The humble umbrella's rise from an everyday object to the dizzying heights of political iconography over the tumultuous past five weeks has come as no surprise to Hong Kong's dwindling band of menders, who eke out a living fixing broken brollies in one of the world's most throwaway cities.

Only a handful of them still exist, and if truth be told, they were on borrowed time. But the social and political upheaval that has rocked the city has given them a renewed profile.

For So Yin-har, a 15-year veteran of the business, the "umbrella movement" presented her with a once-in-a-lifetime chance to combine her love for an item most of us are happy to leave on the MTR with the spontaneous empathy she felt towards the students in Admiralty, to whom she has donated more than 100 umbrellas since the protests began.

That act by So - a mother in her 50s who describes herself as non-political - has been reciprocated by students taking their broken brollies to her shop for repair in the days and weeks since.

"The umbrella is designed to protect people, in its new incarnation, it is simply doing what it was designed to do. I can't bear the thought of the rain coming down on the children," she said, sitting among brollies of all shapes and sizes in her North Point shop. "I just think of the students like a mother would - and they are all very polite children."

Across the harbour in Sham Shui Po, fifth-generation umbrella maker and repairman Yau Yiu-wai sold 800 umbrellas to the protesters at a heavily discounted price. "What they're doing is for the whole of Hong Kong.

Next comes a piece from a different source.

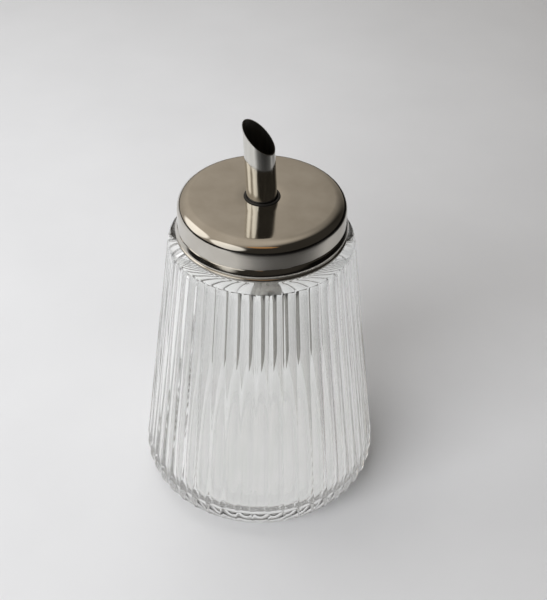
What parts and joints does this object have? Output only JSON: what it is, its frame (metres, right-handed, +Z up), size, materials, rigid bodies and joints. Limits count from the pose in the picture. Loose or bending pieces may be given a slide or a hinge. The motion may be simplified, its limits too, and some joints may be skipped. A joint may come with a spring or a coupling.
{
  "type": "condiment dispenser",
  "caption": "Tapering ribbed glass jar with a rounded foot, closed by a round metal screw cap that carries a slant-cut pouring tube reaching down into the jar.",
  "frame": {"origin": "centre of the jar's base, on the plane it stands on", "axes": "+Z up along the jar's axis; the picture looks from -Y, from above; the pouring tube leans 3 degrees towards -X at its top, and its slanted mouth is lowest towards +X and a little towards -Y"},
  "size_m": [0.0906, 0.0904, 0.1554],
  "materials": {
    "clear_glass": "clear pressed glass, glossy",
    "polished_steel": "polished stainless sheet",
    "soft_white_plastic": "matt, soft",
    "black_silicone": "matt black",
    "polished_steel_tube": "polished stainless tube"
  },
  "bodies": {
    "jar": {"glass_jar": "clear_glass"},
    "seal": {"rim_seal": "soft_white_plastic"},
    "grommet": {"tube_grommet": "black_silicone"},
    "cap": {"screw_cap": "polished_steel"},
    "spout": {"spout_tube": "polished_steel_tube"}
  },
  "joints": [
    {"name": "cap_lift", "type": "slide", "parent": "jar", "child": "seal", "axis": [0, 0, 1], "range_m": [0, 0.15]},
    {"name": "cap_rise", "type": "slide", "parent": "seal", "child": "grommet", "axis": [0, 0, 1], "range_m": [0, 0.005]},
    {"name": "cap_turn", "type": "hinge", "parent": "grommet", "child": "cap", "pos_m": [0, 0, 0.1267], "axis": [0, 0, 1], "range_deg": [0, 540]},
    {"name": "spout_swivel", "type": "hinge", "parent": "cap", "child": "spout", "pos_m": [0, 0, 0.1244], "axis": [-0.0523, 0, 0.9986], "continuous": true}
  ],
  "couplings": [
    {"joint": "cap_rise", "follows": "cap_turn", "m_per_rad": 0.00052521}
  ]
}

I hope they can stay safe and stay unharmed from the pepper spray and tear gas," he said.

Self-taught So's little shop in a mall in Marble Road, North Point, is stacked with umbrellas. So repairs about 50 brollies a day - during the rainy season.

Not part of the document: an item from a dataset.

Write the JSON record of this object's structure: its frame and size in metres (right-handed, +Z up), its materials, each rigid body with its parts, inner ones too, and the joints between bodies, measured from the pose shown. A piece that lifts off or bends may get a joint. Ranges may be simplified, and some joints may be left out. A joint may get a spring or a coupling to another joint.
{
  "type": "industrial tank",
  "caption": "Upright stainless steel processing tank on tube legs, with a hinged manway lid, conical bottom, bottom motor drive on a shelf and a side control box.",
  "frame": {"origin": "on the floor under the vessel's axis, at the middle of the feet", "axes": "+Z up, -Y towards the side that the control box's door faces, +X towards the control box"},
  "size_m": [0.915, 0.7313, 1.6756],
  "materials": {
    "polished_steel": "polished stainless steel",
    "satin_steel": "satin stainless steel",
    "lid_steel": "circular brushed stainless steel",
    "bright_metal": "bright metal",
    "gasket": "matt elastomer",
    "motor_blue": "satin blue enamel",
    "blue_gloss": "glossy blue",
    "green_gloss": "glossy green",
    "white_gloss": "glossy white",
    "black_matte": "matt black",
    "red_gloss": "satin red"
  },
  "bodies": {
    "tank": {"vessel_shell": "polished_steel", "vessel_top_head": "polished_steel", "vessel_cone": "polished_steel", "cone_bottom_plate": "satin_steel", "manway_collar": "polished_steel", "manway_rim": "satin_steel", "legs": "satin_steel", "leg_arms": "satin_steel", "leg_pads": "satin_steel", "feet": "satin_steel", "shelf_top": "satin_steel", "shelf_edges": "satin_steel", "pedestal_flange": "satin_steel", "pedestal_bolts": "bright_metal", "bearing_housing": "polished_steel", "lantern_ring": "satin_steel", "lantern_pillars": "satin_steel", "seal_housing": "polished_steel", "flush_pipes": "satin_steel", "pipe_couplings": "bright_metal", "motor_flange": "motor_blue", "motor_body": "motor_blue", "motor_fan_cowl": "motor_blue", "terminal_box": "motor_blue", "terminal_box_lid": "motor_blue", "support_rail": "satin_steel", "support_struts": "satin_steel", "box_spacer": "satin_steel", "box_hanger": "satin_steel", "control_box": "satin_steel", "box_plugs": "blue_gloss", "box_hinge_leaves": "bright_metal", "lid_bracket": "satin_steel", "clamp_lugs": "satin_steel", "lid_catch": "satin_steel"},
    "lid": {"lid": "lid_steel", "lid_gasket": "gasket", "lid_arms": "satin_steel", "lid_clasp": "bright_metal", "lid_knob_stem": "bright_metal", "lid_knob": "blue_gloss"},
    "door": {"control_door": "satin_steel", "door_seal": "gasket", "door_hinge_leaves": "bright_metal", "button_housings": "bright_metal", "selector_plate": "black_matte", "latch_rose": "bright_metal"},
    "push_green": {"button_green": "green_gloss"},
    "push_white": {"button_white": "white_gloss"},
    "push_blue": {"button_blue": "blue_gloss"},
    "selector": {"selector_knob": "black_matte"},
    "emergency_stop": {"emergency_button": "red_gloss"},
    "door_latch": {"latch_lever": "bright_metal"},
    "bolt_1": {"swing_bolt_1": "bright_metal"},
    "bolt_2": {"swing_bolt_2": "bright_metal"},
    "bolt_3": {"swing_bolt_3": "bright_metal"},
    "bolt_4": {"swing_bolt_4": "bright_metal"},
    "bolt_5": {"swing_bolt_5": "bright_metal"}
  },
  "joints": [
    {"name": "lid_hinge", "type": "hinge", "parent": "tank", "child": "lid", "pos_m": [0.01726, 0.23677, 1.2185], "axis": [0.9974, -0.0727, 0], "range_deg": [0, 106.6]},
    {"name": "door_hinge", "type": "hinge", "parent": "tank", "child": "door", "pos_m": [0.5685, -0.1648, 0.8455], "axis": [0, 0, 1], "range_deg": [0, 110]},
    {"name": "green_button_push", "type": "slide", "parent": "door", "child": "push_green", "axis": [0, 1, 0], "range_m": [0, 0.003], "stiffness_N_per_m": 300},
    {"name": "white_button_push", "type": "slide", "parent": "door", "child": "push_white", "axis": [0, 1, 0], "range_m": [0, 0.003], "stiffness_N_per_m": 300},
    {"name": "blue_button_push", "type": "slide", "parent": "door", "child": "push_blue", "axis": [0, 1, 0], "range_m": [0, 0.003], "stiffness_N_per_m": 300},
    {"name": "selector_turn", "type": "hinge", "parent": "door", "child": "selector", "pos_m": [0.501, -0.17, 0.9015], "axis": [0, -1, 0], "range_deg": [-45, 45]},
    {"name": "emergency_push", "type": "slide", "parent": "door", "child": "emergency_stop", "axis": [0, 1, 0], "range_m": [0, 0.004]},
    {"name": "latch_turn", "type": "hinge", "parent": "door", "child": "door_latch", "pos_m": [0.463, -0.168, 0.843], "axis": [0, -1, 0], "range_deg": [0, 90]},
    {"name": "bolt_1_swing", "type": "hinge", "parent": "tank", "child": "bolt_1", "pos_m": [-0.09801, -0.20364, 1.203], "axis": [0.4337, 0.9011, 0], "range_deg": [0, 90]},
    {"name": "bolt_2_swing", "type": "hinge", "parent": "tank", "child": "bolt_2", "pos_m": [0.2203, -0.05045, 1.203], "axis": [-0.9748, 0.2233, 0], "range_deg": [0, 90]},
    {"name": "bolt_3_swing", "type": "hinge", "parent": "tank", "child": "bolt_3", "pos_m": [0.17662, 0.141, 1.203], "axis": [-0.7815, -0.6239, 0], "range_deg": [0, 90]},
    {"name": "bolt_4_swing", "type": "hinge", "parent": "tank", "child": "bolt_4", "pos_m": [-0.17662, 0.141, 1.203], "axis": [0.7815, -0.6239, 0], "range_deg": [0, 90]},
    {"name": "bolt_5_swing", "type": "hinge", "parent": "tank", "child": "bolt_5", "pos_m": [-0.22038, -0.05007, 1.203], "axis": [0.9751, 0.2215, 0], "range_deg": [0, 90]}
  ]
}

"No one enters this trade any more, it doesn't earn much. Also, it's still a trade requiring rough hands, so no woman will enter the trade," she said. High rents have also had an impact.

Most customers are long-term, fixing umbrellas for environmental reasons or not wanting to waste something. But So said she had also had many coming in with common-looking and not-so-good-quality umbrellas, fixing them for a price higher than the cost of the umbrella, for sentimental reasons.

"I had a man come in to fix an average-quality umbrella seven times. He said it had a special bond for him - and then I didn't dare ask more about the 'bond'," she said.

While some people adopt the generation's "fast food" ways, So said there were still enough people who think otherwise to keep her business going.

Mending a simple broken stem would cost about HK$50, with more complicated repairs costing HK$200 to HK$300, said Yau, 60.

Renowned as the city's oldest umbrella repairer, Ho Hung-hee - who was fixing them into his late 80s - has not opened his little street stall on Peel Street, Central for over a month.

Over the phone, his wife said "current weather is not good for business".

"Plus, with the Occupy thing going, it's really hard for him to get to his stall up there. We live across the harbour," she said.